Computer Initiatives, Microsoft Dynamics GP power SA Maritime Safety Authority
Proving that good software is only one part of the necessary equation for an effective enterprise resource planning solution, Microsoft Dynamics GP partner Computer Initiatives has reconfigured and upgraded the business software of the South African Maritime Safety Authority (SAMSA). As a consequence, SAMSA today is an efficiently running organisation, which achieves full benefit from its investment in Microsoft Dynamics GP.
Acting SAMSA CFO, Tudor Hungwe, says the company has a long history with Dynamics GP. “However, while our use of the solution dates back many years, it wasn't always the best-configured. With only the core financial and invoicing modules implemented, financial reporting was largely manual,” he says.
Glaringly absent was the FRx Financial Report Writer, which is part of the Dynamics GP suite.
Manual reporting in this day and age is simply not good enough, agrees Hungwe. “Not only is this time-consuming and stressful, but it is also error-prone. The futility of the effort was also apparent as we knew there was an automated option.”

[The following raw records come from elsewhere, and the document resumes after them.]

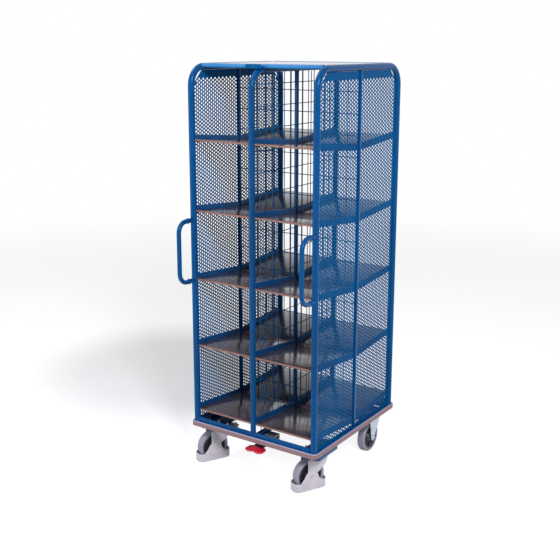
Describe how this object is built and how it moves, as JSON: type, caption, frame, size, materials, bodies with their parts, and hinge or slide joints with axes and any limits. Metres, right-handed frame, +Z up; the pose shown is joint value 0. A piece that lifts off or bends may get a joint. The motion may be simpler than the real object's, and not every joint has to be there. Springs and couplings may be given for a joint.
{
  "type": "document trolley",
  "caption": "Tall blue tube-frame trolley with back-to-back sloping file shelves, perforated sides, mesh dividers, D handles, braked swivel casters and fixed casters.",
  "frame": {"origin": "on the floor, under the middle of the bounding box", "axes": "+X to the right seen from the handle end, +Y from the handle end to the rear, +Z up"},
  "size_m": [0.7428, 0.8838, 1.99],
  "materials": {
    "blue_paint": "gloss",
    "film_board": "smooth film, satin",
    "pale_board": "pale smooth film, gloss",
    "bumper_plastic": "satin",
    "grey_plastic": "satin",
    "grey_rubber": "matte",
    "black_plastic": "satin",
    "zinc": "bright zinc plated",
    "red_plastic": "gloss"
  },
  "bodies": {
    "frame": {"axle_rear_left": "zinc", "axle_rear_right": "zinc", "base_frame": "blue_paint", "bumper_strip": "bumper_plastic", "centre_mesh_left": "blue_paint", "centre_mesh_right": "blue_paint", "divider_frame": "blue_paint", "divider_mesh_front": "blue_paint", "divider_mesh_rear": "blue_paint", "fixed_fork_left": "zinc", "fixed_fork_right": "zinc", "handle_left": "blue_paint", "handle_right": "blue_paint", "shelf_1_left_front": "film_board", "shelf_1_left_rear": "film_board", "shelf_1_right_front": "film_board", "shelf_1_right_rear": "film_board", "shelf_2_left_front": "film_board", "shelf_2_left_rear": "film_board", "shelf_2_right_front": "film_board", "shelf_2_right_rear": "film_board", "shelf_3_left_front": "film_board", "shelf_3_left_rear": "film_board", "shelf_3_right_front": "film_board", "shelf_3_right_rear": "film_board", "shelf_4_left_front": "film_board", "shelf_4_left_rear": "film_board", "shelf_4_right_front": "film_board", "shelf_4_right_rear": "film_board", "shelf_5_left_front": "film_board", "shelf_5_left_rear": "film_board", "shelf_5_right_front": "film_board", "shelf_5_right_rear": "film_board", "side_frame_left": "blue_paint", "side_frame_right": "blue_paint", "side_sheet_left_front": "blue_paint", "side_sheet_left_rear": "blue_paint", "side_sheet_right_front": "blue_paint", "side_sheet_right_rear": "blue_paint", "swivel_plate_left": "zinc", "swivel_plate_right": "zinc", "top_board": "pale_board", "top_rail_front": "blue_paint", "top_rail_rear": "blue_paint"},
    "swivel_left": {"axle_front_left": "zinc", "swivel_fork_left": "grey_plastic"},
    "swivel_right": {"axle_front_right": "zinc", "swivel_fork_right": "grey_plastic"},
    "brake_bar": {"brake_pedal": "red_plastic", "brake_shaft": "zinc"},
    "plunger_left": {"brake_plunger_left": "zinc"},
    "plunger_right": {"brake_plunger_right": "zinc"},
    "roller_front_left": {"tyre_front_left": "grey_rubber", "wheel_front_left": "black_plastic"},
    "roller_front_right": {"tyre_front_right": "grey_rubber", "wheel_front_right": "black_plastic"},
    "roller_rear_left": {"tyre_rear_left": "grey_rubber", "wheel_rear_left": "black_plastic"},
    "roller_rear_right": {"tyre_rear_right": "grey_rubber", "wheel_rear_right": "black_plastic"}
  },
  "joints": [
    {"name": "swivel_left_turn", "type": "hinge", "parent": "frame", "child": "swivel_left", "pos_m": [-0.28794, -0.20115, 0.1677], "axis": [0, 0, 1], "continuous": true},
    {"name": "front_left_roll", "type": "hinge", "parent": "swivel_left", "child": "roller_front_left", "pos_m": [-0.30899, -0.24429, 0.07878], "axis": [0.8988, -0.4384, 0], "continuous": true},
    {"name": "rear_left_roll", "type": "hinge", "parent": "frame", "child": "roller_rear_left", "pos_m": [-0.28794, 0.29885, 0.07878], "axis": [1, 0, 0], "continuous": true},
    {"name": "swivel_right_turn", "type": "hinge", "parent": "frame", "child": "swivel_right", "pos_m": [0.29206, -0.20115, 0.1677], "axis": [0, 0, 1], "continuous": true},
    {"name": "front_right_roll", "type": "hinge", "parent": "swivel_right", "child": "roller_front_right", "pos_m": [0.27101, -0.24429, 0.07878], "axis": [0.8988, -0.4384, 0], "continuous": true},
    {"name": "rear_right_roll", "type": "hinge", "parent": "frame", "child": "roller_rear_right", "pos_m": [0.29206, 0.29885, 0.07878], "axis": [1, 0, 0], "continuous": true},
    {"name": "brake_press", "type": "hinge", "parent": "frame", "child": "brake_bar", "pos_m": [0.03606, -0.20115, 0.18118], "axis": [1, 0, 0], "range_deg": [0, 20]},
    {"name": "plunger_left_slide", "type": "slide", "parent": "frame", "child": "plunger_left", "axis": [0, 0, -1], "range_m": [0, 0.0013]},
    {"name": "plunger_right_slide", "type": "slide", "parent": "frame", "child": "plunger_right", "axis": [0, 0, -1], "range_m": [0, 0.0013]}
  ],
  "couplings": [
    {"joint": "plunger_left_slide", "follows": "brake_press", "m_per_rad": 0.003429},
    {"joint": "plunger_right_slide", "follows": "brake_press", "m_per_rad": 0.003429}
  ]
}
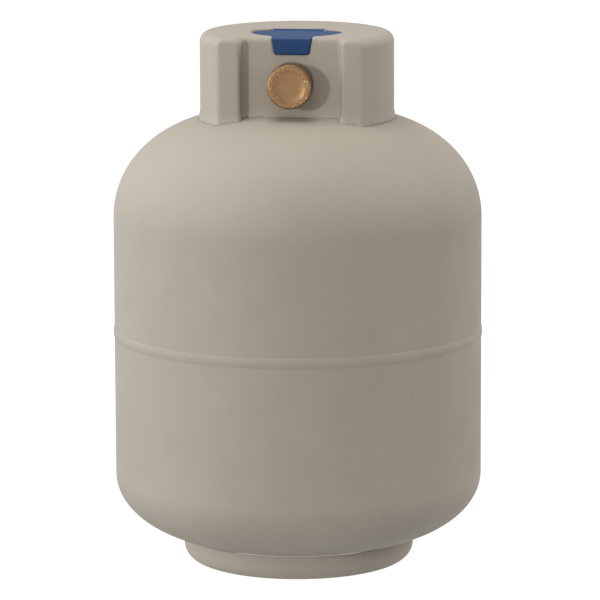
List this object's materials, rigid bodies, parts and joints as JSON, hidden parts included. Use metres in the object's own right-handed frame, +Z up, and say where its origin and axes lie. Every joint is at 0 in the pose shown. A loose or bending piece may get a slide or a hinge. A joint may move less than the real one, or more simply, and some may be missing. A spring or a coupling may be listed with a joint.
{
  "type": "propane tank",
  "caption": "Upright portable propane tank: two domed steel halves, rolled foot ring, closed valve guard with a hinged blue cover, brass outlet cap, and the working valve inside.",
  "frame": {"origin": "on the floor, on the vessel's axis, in the middle of the bounding box's base", "axes": "+Z up the vessel's axis; the outlet and the guard's flat front face -Y; the cover's hinge is at the rear of the cover and the hand hold is at +Y"},
  "size_m": [0.3124, 0.3124, 0.4506],
  "materials": {
    "painted_steel": "matt warm grey powder coat",
    "guard_plastic": "matt moulded plastic in the tank's grey",
    "blue_plastic": "satin moulded blue",
    "brass": "dull turned brass",
    "zinc_steel": "zinc plated",
    "spring_steel": "bright spring wire",
    "bare_steel": "bare forged and rolled steel",
    "rubber": "black nitrile",
    "black_plastic": "black moulded nylon",
    "float_foam": "closed-cell nitrile foam"
  },
  "bodies": {
    "tank": {"lower_shell": "painted_steel", "upper_shell": "painted_steel", "girth_weld": "painted_steel", "backing_ring": "bare_steel", "foot_ring": "painted_steel", "foot_ring_weld": "painted_steel", "valve_boss": "bare_steel", "boss_weld": "painted_steel", "guard_shell": "guard_plastic", "guard_post_1": "zinc_steel", "guard_post_2": "zinc_steel", "guard_post_3": "zinc_steel", "guard_post_4": "zinc_steel", "guard_screw_1": "zinc_steel", "guard_screw_2": "zinc_steel", "guard_screw_3": "zinc_steel", "guard_screw_4": "zinc_steel", "cover_hinge_pin": "zinc_steel", "valve_body": "brass", "gland_nut": "brass", "stem_seal": "rubber", "outlet_fitting": "brass", "fitting_seal": "rubber", "check_retainer": "brass", "check_spring": "spring_steel", "relief_spring": "spring_steel", "relief_retainer": "brass", "dip_tube": "brass", "stop_housing": "black_plastic", "float_pin": "zinc_steel"},
    "cover": {"valve_cover": "blue_plastic"},
    "handwheel": {"handwheel": "black_plastic", "valve_stem": "brass", "handwheel_screw": "zinc_steel"},
    "seat": {"seat_piston": "brass", "seat_disc": "rubber"},
    "cap_seal": {"cap_gasket": "rubber"},
    "cap": {"outlet_cap": "brass"},
    "check": {"check_plunger": "brass"},
    "relief": {"relief_poppet": "brass", "relief_seal": "rubber"},
    "bleed": {"bleed_screw": "brass"},
    "float": {"float_arm": "zinc_steel", "float": "float_foam", "float_clip": "zinc_steel"},
    "stop": {"stop_plunger": "black_plastic"}
  },
  "joints": [
    {"name": "cover_hinge", "type": "hinge", "parent": "tank", "child": "cover", "pos_m": [0, 0.0178, 0.44805], "axis": [-1, 0, 0], "range_deg": [0, 100]},
    {"name": "handwheel_turn", "type": "hinge", "parent": "tank", "child": "handwheel", "pos_m": [0, 0, 0.438], "axis": [0, 0, 1], "range_deg": [0, 540]},
    {"name": "seat_lift", "type": "slide", "parent": "handwheel", "child": "seat", "axis": [0, 0, 1], "range_m": [0, 0.003]},
    {"name": "cap_travel", "type": "slide", "parent": "tank", "child": "cap_seal", "axis": [0, -1, 0], "range_m": [0, 0.0148]},
    {"name": "cap_turn", "type": "hinge", "parent": "cap_seal", "child": "cap", "pos_m": [0, -0.054, 0.4116], "axis": [0, -1, 0], "range_deg": [0, 1260]},
    {"name": "check_travel", "type": "slide", "parent": "tank", "child": "check", "axis": [0, 1, 0], "range_m": [0, 0.003], "stiffness_N_per_m": 600, "springref_m": -0.002, "deforming": ["check_spring"]},
    {"name": "relief_lift", "type": "slide", "parent": "tank", "child": "relief", "axis": [0, 1, 0], "range_m": [0, 0.003], "stiffness_N_per_m": 4000, "springref_m": -0.004, "deforming": ["relief_spring"]},
    {"name": "bleed_turn", "type": "hinge", "parent": "tank", "child": "bleed", "pos_m": [0, 0.018, 0.417], "axis": [0, 1, 0], "range_deg": [0, 360]},
    {"name": "float_swing", "type": "hinge", "parent": "tank", "child": "float", "pos_m": [0, 0, 0.3363], "axis": [-1, 0, 0], "range_deg": [0, 70]},
    {"name": "stop_lift", "type": "slide", "parent": "tank", "child": "stop", "axis": [0, 0, 1], "range_m": [0, 0.004]}
  ],
  "couplings": [
    {"joint": "seat_lift", "follows": "handwheel_turn", "m_per_rad": 0.000318},
    {"joint": "cap_travel", "follows": "cap_turn", "m_per_rad": 0.00067},
    {"joint": "stop_lift", "follows": "float_swing", "m_per_rad": 0.00327}
  ]
}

At this point, he says the organisation looked to the specialist assistance and support of Computer Initiatives. “What was clear is that we had not received the right levels of expertise to date. What was also clear is that Dynamics GP had what we needed, but we just weren't taking advantage of it.”
Computer Initiatives MD Ronald Laxton says rectifying the Dynamics GP implementation began with a complete review of business while upgrading it to the most recent version. “New processes were introduced to take advantage of new functionality offered in Version 10, while others were re-engineered for efficiency and efficacy,” he says.
Most importantly, too, he says a strong focus on user-engagement drove the upgrade process. “Training for users from around the country was conducted at the SAMSA Pretoria offices. The training also provided a valuable opportunity to understand issues from the user-perspective, while involving them in the design of processes across the company,” he says.
Explaining that the organisation has a distributed budgeting process, Hungwe says this used to be done with a spreadsheet. “There were clear limitations; version management and data integrity were the major concerns,” he says.
Computer Initiatives solved that problem by introducing Microsoft Forecaster, a component of the Dynamics solution set. “This facilitates a structured budget, which allows each participant to input their component of the final; that input is controlled through a workflow which includes an approval process, while all information is stored in a central database,” Laxton explains.
Since Computer Initiatives' intervention in upgrading and re-implementing SAMSA's Dynamics GP system, Hungwe has nothing but praise for an efficient, reliable and stable company-wide solution. “Probably most importantly, we enjoy improved control on spending, which is brought in line with budgets and forecasting. Our reporting is accurate and relies on information generated from within the system and not data which is manipulated in spreadsheets, resulting in confidence in the numbers; we can draw live reports at any time to gain an instant snapshot of the organisation,” he says.
“And, with a properly configured, well-implemented Dynamics GP ERP solution, we know the business is being run efficiently from a system point of view and that we can produce all the required information for audit with confidence. That also means we can demonstrate that we are spending public money responsibly and in the interest of the country,” Hungwe concludes.